EXERCISE →
Please state how many lines in the records contain the string "scene", with no words besides the number.

_ _ _ _

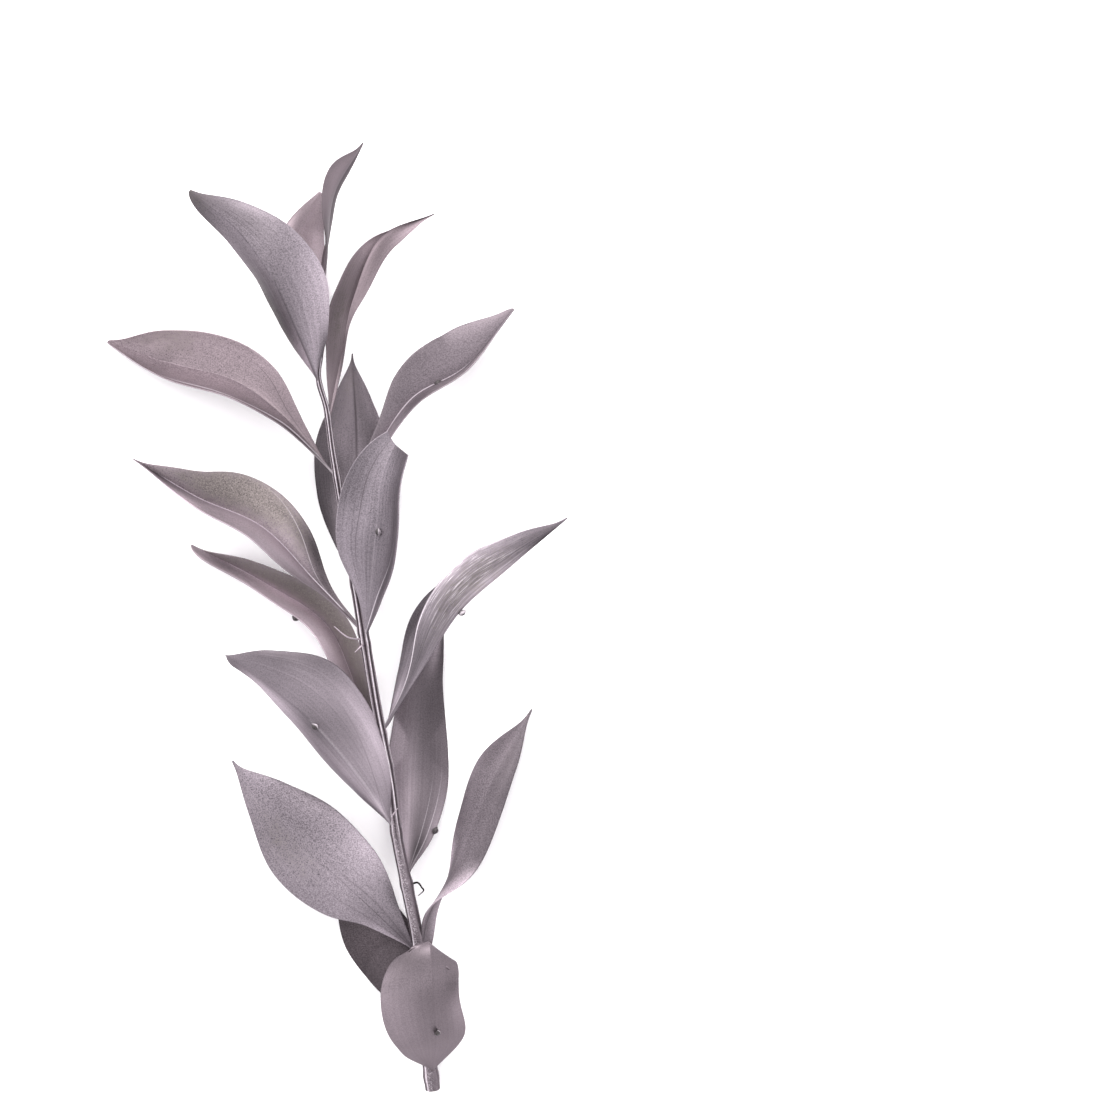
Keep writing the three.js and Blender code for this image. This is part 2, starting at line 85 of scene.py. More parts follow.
# Blades, from the growing end to the cut end. Angles are in degrees.
#   node   where on the stem's line the blade grows, as a Y value
#   rib    points of the midrib after the node, the last one the tip
#   left   half width of the left half at the six stations between foot and tip
#   right  half width of the right half, likewise
#   roll   turn about the midrib, left margin up, at even stations from foot to tip
#   fold   rise of both halves from the midrib, likewise: above 0 is a trough, below 0 a roof
#   curl   bend of the left and the right half, above 0 down towards the margin
#   end    share of the length where a snapped tip ends, at the left and at the right margin
#   side   direction that the blade's left half keeps, where the midrib turns over
#   bud    share of the length where the bud sits, 1 on the upper face or -1 on the under face, and
#          its place across where it isn't on the midrib, from 1 at the left margin to -1
BLADES = {
    "blade_01": dict(
        node=101.5,
        rib=[(-3.8, 121.5, 23), (-2.2, 140.5, 21), (0.5, 159.5, 20), (11, 178, 18)],
        left=[1, 4.5, 9.5, 10.5, 10.2, 1.8],
        right=[1, 4.5, 10, 11.5, 7.5, 2],
        roll=[90, 98, 82, 62],
        fold=[15, 8, 0],
        bud=(0.3, -1),
    ),
    "blade_02": dict(
        node=96,
        rib=[(-12.5, 115, 17), (-16, 131.5, 10), (-14, 147, 6), (-6, 161, 5)],
        left=[1, 4, 7.5, 7, 4, 1.5],
        right=[1, 7.5, 12.5, 13, 9.5, 3.5],
        roll=[20, 20, 5],
        fold=[10, 5, 0],
    ),
    "blade_03": dict(
        node=86.5,
        rib=[(-12.5, 106.5, 37), (-21.5, 126, 41), (-34.5, 143.5, 37), (-53, 159, 27)],
        left=[1, 12, 18.5, 16.5, 9, 4.6],
        right=[1, 11.5, 18.7, 16.6, 9.2, 2.3],
        roll=[-20, -25, -30, -12],
        fold=[-30, -32, -25, -5],
    ),
    "blade_04": dict(
        node=74.5,
        rib=[(3, 97.5, 22), (7, 119, 18), (17, 142.4, 15), (37.5, 152, 12)],
        left=[1, 6, 10.3, 8.2, 0, 0],
        right=[1, 1.3, 1.3, 5.7, 5.8, 1.2],
        roll=[20, 20, 26, 40],
        fold=[35, 35, 35, 20],
        curl=(20, 12),
    ),
    "blade_05": dict(
        node=52.5,
        rib=[(-19, 75.5, 17), (-38.5, 89.5, 8), (-63.5, 96.5, 0.3), (-87, 104.5, 2)],
        left=[1, 5.5, 15, 16, 11.3, 4],
        right=[0.3, 4, 12, 14.7, 11.2, 2.9],
        roll=[28, 28, 25],
        fold=[20, 20, 20],
        curl=(-30, -20),
    ),
    "blade_06": dict(
        node=12.5,
        rib=[(6.5, 34, 13), (6.5, 56, 8), (6.5, 78, 7), (6.5, 99.5, 10)],
        left=[1, 7, 13.5, 14.5, 7.3, 1.3],
        right=[1, 7, 13.5, 13, 6.7, 1],
        roll=[0, 0, 0],
        fold=[8, 6, 4],
    ),
    "blade_07": dict(
        node=38.5,
        rib=[(14.5, 60, 18), (29.1, 81.6, 15), (50, 94.3, 11), (67.5, 116.5, 6)],
        left=[1, 3, 5.5, 15.5, 15, 4.5],
        right=[1, 3.5, 9, 11, 8, 2.5],
        roll=[-25, -35, -50],
        fold=[52, 52, 52],
        bud=(0.62, 1),
    ),
    "blade_08": dict(
        node=-9.5,
        rib=[(14.5, 13, 30), (17, 33.5, 35), (19.5, 54, 34), (29, 75, 30)],
        left=[0.3, 4.3, 13.7, 14.8, 10, 2.5],
        right=[1, 7.8, 16.3, 16.2, 12.7, 4.6],
        roll=[-20, -25, -25],
        fold=[10, 14, 8],
        curl=(-28, -40),
        end=(0.91, 0.84),
        bud=(0.56, 1, -0.12),
    ),
    "blade_09": dict(
        node=-5,
        rib=[(-7, 14, 21), (-27, 34, 16), (-52.5, 45.5, 10), (-77, 60, 5)],
        left=[1, 3, 11, 9.5, 6, 1.9],
        right=[1, 3, 12, 15.3, 8, 1.4],
        roll=[26, 26, 24, 30],
        fold=[45, 45, 50, 60],
    ),
    "blade_10": dict(
        node=-55,
        rib=[(8.4, -26.8, 13), (-3.6, -2.6, 8), (-26.4, 12.7, 5), (-55, 27.5, 3)],
        left=[1, 5, 8, 7, 5, 4],
        right=[1, 5.5, 10.5, 11, 7, 0.8],
        roll=[0, 0, 0],
        fold=[55, 55, 50],
        bud=(0.6, -1, 0.95),
    ),
    "blade_11": dict(
        node=-80,
        rib=[(10.5, -59.5, 26), (-6, -39.5, 29), (-24, -24.5, 26), (-43.5, -12, 19)],
        left=[1, 10.3, 16.6, 14, 5.7, 4],
        right=[1, 11, 19.5, 22, 11.7, 0.8],
        roll=[-14, -20, -30, -35],
        fold=[-14, -14, 0],
        curl=(50, 50),
        end=(0.93, 0.985),
        bud=(0.52, 1),
    ),
    "blade_12": dict(
        node=-127.5,
        rib=[(16, -107, 17), (-3.5, -91, 15), (-22, -73, 11), (-39, -54, 7)],
        left=[1, 8, 16.8, 18, 9, 2.3],
        right=[1, 5.4, 15, 16.6, 9.6, 1.3],
        roll=[0, 0, 0],
        fold=[3, 2, 0],
    ),
    "blade_13": dict(
        node=-156,
        rib=[(27, -139.5, 4), (18.5, -124.5, 0), (9, -109.5, -0.8), (-0.5, -94, 2)],
        left=[1, 8, 12.6, 13.6, 8, 2],
        right=[1, 6, 11.5, 12, 7.5, 2],
        roll=[0, 0, 0],
        fold=[12, 5, 5],
        bud=(0.7, 1),
    ),
    "blade_14": dict(
        node=-174,
        rib=[(38.5, -156.5, 21), (37.3, -136, 32), (35.8, -120.3, 26), (30, -135, 8)],
        left=[1, 13, 19.6, 16, 4, 1],
        right=[1, 12.3, 11.6, 15.4, 11.5, 3],
        roll=[20, 25, 18, 10],
        fold=[0, -3, -27, -20],
        curl=(15, 15),
        side=(-1, 0, 0),
        bud=(0.285, 1),
    ),
    "blade_15": dict(
        node=-43,
        rib=[(33.6, -18.5, 28), (47.6, 3, 30), (67.3, 20.4, 22), (87.5, 37.5, 12)],
        left=[1, 8.3, 16.5, 12.5, 7, 1.5],
        right=[1, 2.7, 10.5, 14.2, 9, 2],
        roll=[-85, -85, -85, -70],
        fold=[65, 65, 65, 50],
        curl=(20, -50),
        bud=(0.5, -1),
    ),
    "blade_16": dict(
        node=-100,
        rib=[(30, -74.5, 6), (31, -50.5, 0.3), (33, -23.5, 5), (42, 2, 11)],
        left=[1, 8, 12, 10, 5, 1],
        right=[1, 8, 12, 10, 6.2, 1],
        roll=[0, 0, 0],
        fold=[4, 3, 0],
        bud=(0.2, 1, -0.95),
    ),
    "blade_17": dict(
        node=-138.5,
        rib=[(34.8, -113.5, 13), (47.2, -90.5, 13), (59.5, -61.5, 9), (74, -35, 0.3)],
        left=[1, 4, 4.5, 9.8, 11.2, 1.8],
        right=[1, 1.5, 8, 9.4, 6.3, 1.3],
        roll=[-150, -148, -98, -48, -35, -30, -30],
        fold=[3, 2, 0],
    ),
}

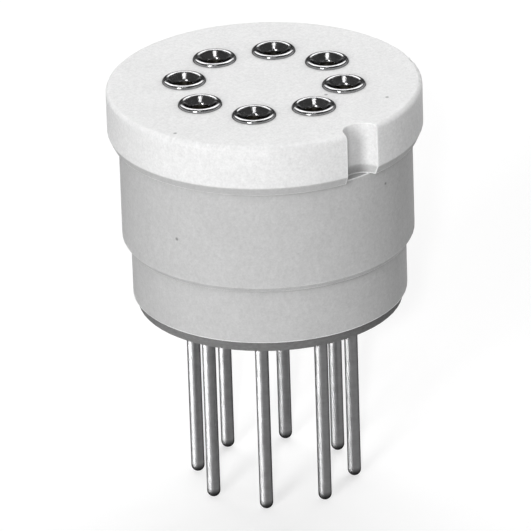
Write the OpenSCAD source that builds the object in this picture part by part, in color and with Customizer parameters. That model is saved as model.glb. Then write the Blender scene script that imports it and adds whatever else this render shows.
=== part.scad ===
// Round component socket with eight contacts on a circle.
// The insulator is pressed into a panel from above, its flange rests on the panel, and the
// leads of a round component go into the contacts. The solder tails stand out below.
//
// Millimetres. +Z is the socket's axis and points out of the lead entries. The origin is on
// the axis in the plane where the flange rests on the panel. The index notch faces -Y, and
// contact 8 is behind it. Seen from above, contact 1 is the next one anticlockwise.

/* [Insulator] */
// Diameter of the barrel that is pressed into the panel
barrel_d = 9.3; // [7.8:0.1:14]
// Length of the barrel below the flange
barrel_l = 3.45; // [2.9:0.05:6]
// Width of the lead-in slope at the barrel's lower edge
barrel_slope_w = 0.10; // [0.02:0.02:0.2]
// Height of the lead-in slope at the barrel's lower edge
barrel_slope_h = 0.17; // [0.05:0.01:0.4]
// How far the flange stands out from the barrel
flange_lip = 0.35; // [0.25:0.05:1.5]
// Height of the flange above the panel
flange_h = 1.70; // [1.0:0.05:2.5]
// Radius of the flange's upper edge
flange_edge_r = 0.14; // [0.02:0.02:0.3]
// Width of the slope under the flange's rim
flange_slope_w = 0.14; // [0.04:0.02:0.2]
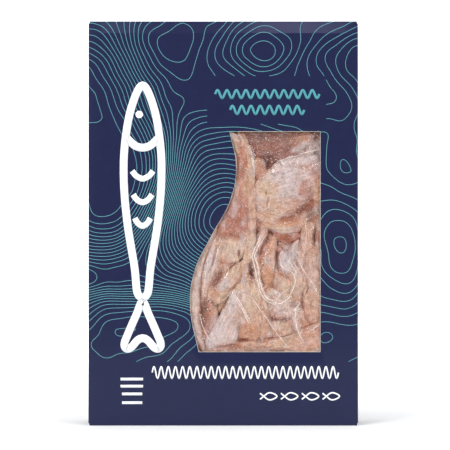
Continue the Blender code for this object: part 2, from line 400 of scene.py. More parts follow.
# %% The window
CUT_CRUSH = 0.13 * MM  # the die presses the board's edge round and bares the pulp
WINDOW_TOP = 174.3 * MM
WINDOW_BOTTOM = 43.8 * MM
WINDOW_RIGHT = 57.5 * MM
WINDOW_LEFT = [  # x and y down the left side in mm, from its top corner by the neck and the belly
    (3.9, WINDOW_TOP / MM), (7.8, 153.0), (4.3, 133.7), (-7.0, 112.4), (-17.1, 91.0), (-19.5, 70.9),
    (-14.5, WINDOW_BOTTOM / MM),
]
OUTLINE_STEPS = 12
SLAB_HALF_DEPTH = 3.0 * MM
TOP_SIDE = -0.01 * MM  # what lies above this height of the flat sheet is on its printed side
SHARP_ABOVE = math.radians(32.0)


def window_slab():
    """A slab in the outline of the window, lying on the flat sheet."""
    curve = bpy.data.curves.new("window_outline", "CURVE")
    curve.dimensions, curve.fill_mode = "2D", "BOTH"
    curve.extrude = SLAB_HALF_DEPTH
    curve.resolution_u = curve.render_resolution_u = OUTLINE_STEPS
    corners = [(WINDOW_RIGHT / MM, WINDOW_BOTTOM / MM), (WINDOW_RIGHT / MM, WINDOW_TOP / MM)]
    outline = curve.splines.new("BEZIER")
    outline.bezier_points.add(len(WINDOW_LEFT) + len(corners) - 1)
    outline.use_cyclic_u = True
    for index, (x, y) in enumerate(WINDOW_LEFT + corners):
        point = outline.bezier_points[index]
        point.co = (x * MM, y * MM, 0.0)
        at_corner = index == 0 or index >= len(WINDOW_LEFT) - 1
        point.handle_left_type = point.handle_right_type = "VECTOR" if at_corner else "AUTO"
    return piece_from(cleaned(mesh_of(curve), 0.01 * MM), "window_slab", [])


def apply_modifiers(piece):
    """Bakes a piece's modifiers into its mesh."""
    evaluated = piece.evaluated_get(bpy.context.evaluated_depsgraph_get())
    mesh = bpy.data.meshes.new_from_object(evaluated)
    piece.modifiers.clear()
    piece.data = mesh


def is_rim(edge):
    """Whether an edge of the flat carton is the printed side's edge of the window."""
    inside = all(abs(v.co.x) < right_folds[0][0] - MM and MM < v.co.y < HEIGHT - MM for v in edge.verts)
    on_top = all(v.co.z > TOP_SIDE for v in edge.verts)
    return inside and on_top and len(edge.link_faces) == 2 and edge.calc_face_angle() > math.radians(80.0)


slab = window_slab()
cut = carton.modifiers.new("die_cut", "BOOLEAN")
cut.operation, cut.solver, cut.object = "DIFFERENCE", "EXACT", slab
apply_modifiers(carton)
bpy.data.objects.remove(slab)
bm = bmesh.new()
bm.from_mesh(carton.data)
rim = [edge for edge in bm.edges if is_rim(edge)]
bmesh.ops.bevel(bm, geom=rim, offset=CUT_CRUSH, segments=2, profile=0.5, affect="EDGES", material=1)
bm.to_mesh(carton.data)
bm.free()
for face in carton.data.polygons:
    on_top = all(carton.data.vertices[i].co.z > TOP_SIDE for i in face.vertices)
    face.material_index = 0 if on_top else 1
refold(carton)
carton.data.shade_smooth()
carton.data.set_sharp_from_angle(angle=SHARP_ABOVE)
print(f"carton: {len(carton.data.polygons)} faces after the window is cut")

# %% [markdown]
# ## The sea chart
# The pattern on the blue is a chart of the sea bed: a line wherever the bottom has the same depth. It is
# made as a chart maker does it. A relief of hills and hollows is laid out over the flat sheet, and level
# planes slice it. Steep slopes give close lines and flat ground gives wide loops, and no lines cross.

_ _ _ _

FULL SOLUTION →
3